Wednesday, May 27, 2015

ESPN2 Picks Up New York Cosmos Exhibition In Cuba

On a day overshadowed by shameful behavior among the leaders of the world's biggest game, some good news transpired for the NASL and their most popular team - national television exposure.

The New York Cosmos will be spreading some American love to Havana, Cuba through a display of sports diplomacy by competing against the Cuban men's national soccer team in an exhibition matchup on Tuesday. The game will be produced by One World Sports, an international sports network which shares common ownership with the Cosmos. Sports Video Group recently covered the small network's buildup to the big game and mentioned how OWS has used ESPN's expertise to better prepare themselves:
The match marks the first-ever live sports production involving a U.S. team and originating out of Cuba to be produced in HD and the first of any kind since ESPN produced a U.S.-Cuba FIFA World Cup qualifier in SD in 2008. As a result, ESPN was one of One World Sports’ first calls when it came to coordinating production facilities in Havana.  
“Our colleagues at ESPN were very helpful, and they walked us through some of the challenges they had,” says Feld. “We thought from the beginning that we would have to put a truck on a boat from the States or somewhere else or figure a flypack and build the facilities from scratch.” 
This partnership has now extended into a simulcast on the ESPN family of networks. The English-language broadcast airing on OWS will be simulcasted live to a much wider audience than OWS reaches through ESPN2 and ESPN3. ESPN Deportes will also use OWS's video feed to provide fans with the action but they'll enlist their own troupe of broadcasters for the Spanish-language version.

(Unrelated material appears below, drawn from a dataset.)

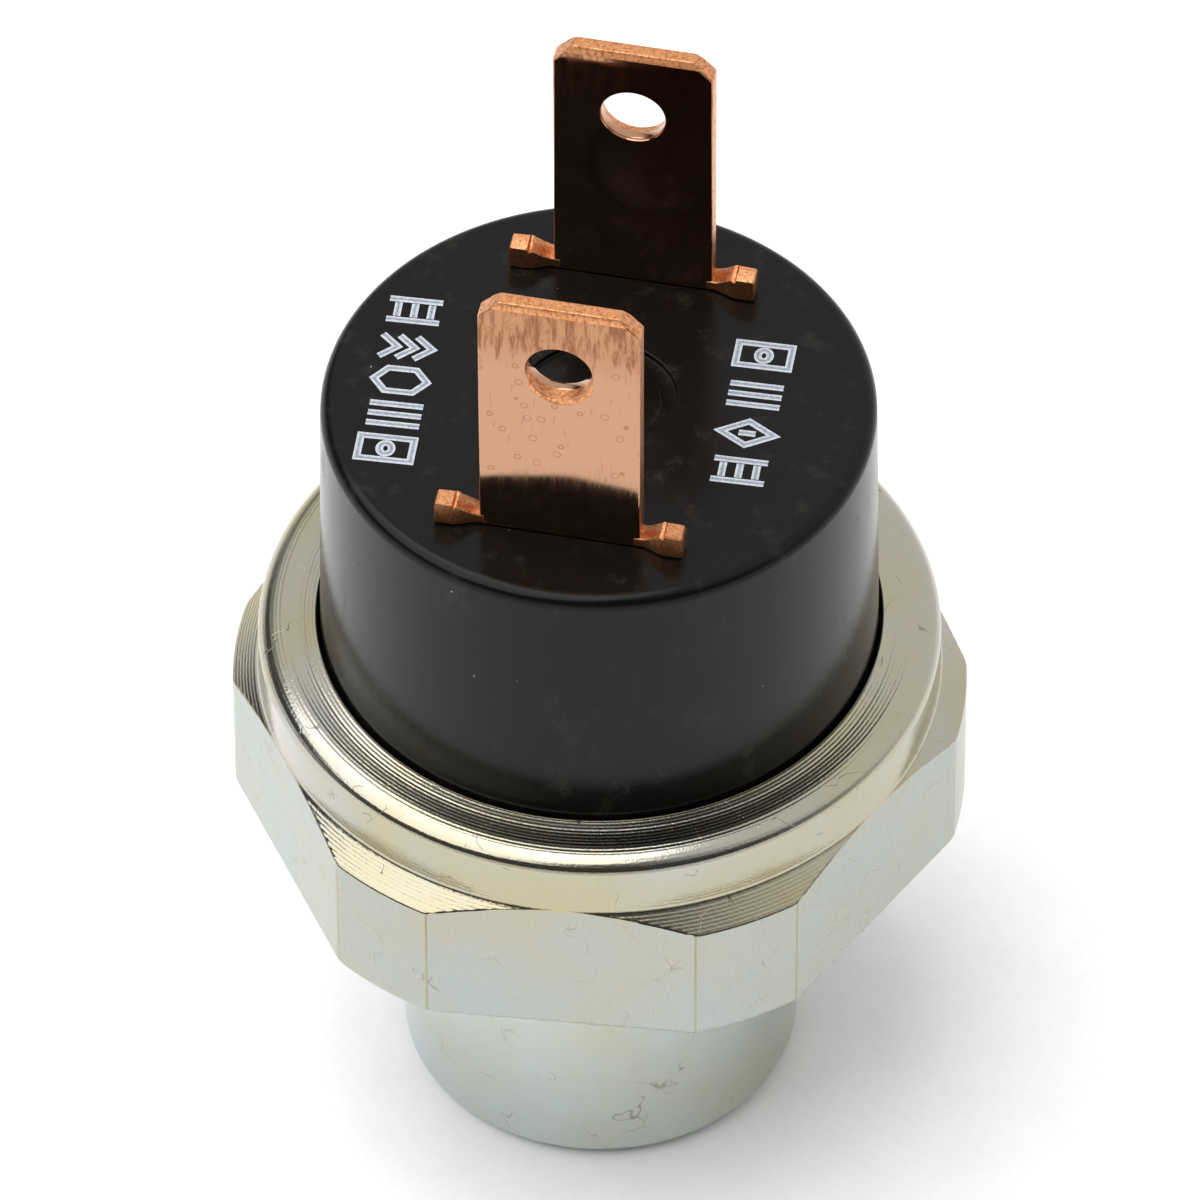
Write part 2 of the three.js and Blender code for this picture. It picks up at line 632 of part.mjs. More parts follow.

ESPN will also increase the exposure of this game to its audience through reports and analysis on SportsCenter before the match. This should come as no surprise since ESPN3 already has a deal with NASL to carry 1 game each week and it helps the league gain some prestige despite their connection with FIFA's corruption scandal (Traffic Sports, a marketing company which owns part of the league, has been charged with not negotiating soccer TV deals in good faith).

The game's much broader reach will also expose many American sports fans to One World Sports for the first time. A good quality performance in producing this game may be enough to convince cable operators to carry the network for their subscribers to access in the future. JP Dellacamera will be calling the exhibition and is a top notch soccer announcer who used to call World Cup and MLS game for the Worldwide Leader and he will definitely give a solid performance.

It might also doom them if something goes wrong on-air or if an operator questions the act of simulcasting the network's big ticket events on another channel.

OWS has already set a precedent of simulcasting their high demand matchups on channels with bigger audiences when they aired Yankees' player Mashiro Tanaka's Japanese professional baseball league games on the YES Network. Will an operator want to pay a carriage fee if their valued programming will already be available anyway?

Expect a feature piece from OWS at halftime which will disseminate soccer's current impact in Havana as well as a documentary covering the Cosmos' journey to Cuba which will air exclusively on OWS, according to Sports Video Group. Overall, it will be a great day for US/Cuba relations, One World Sports and soccer. It also shows ESPN's continuing commitment to soccer despite losing World Cup rights to Fox Sports, who will begin their own journey with FIFA in the next few weeks with the Women's World Cup.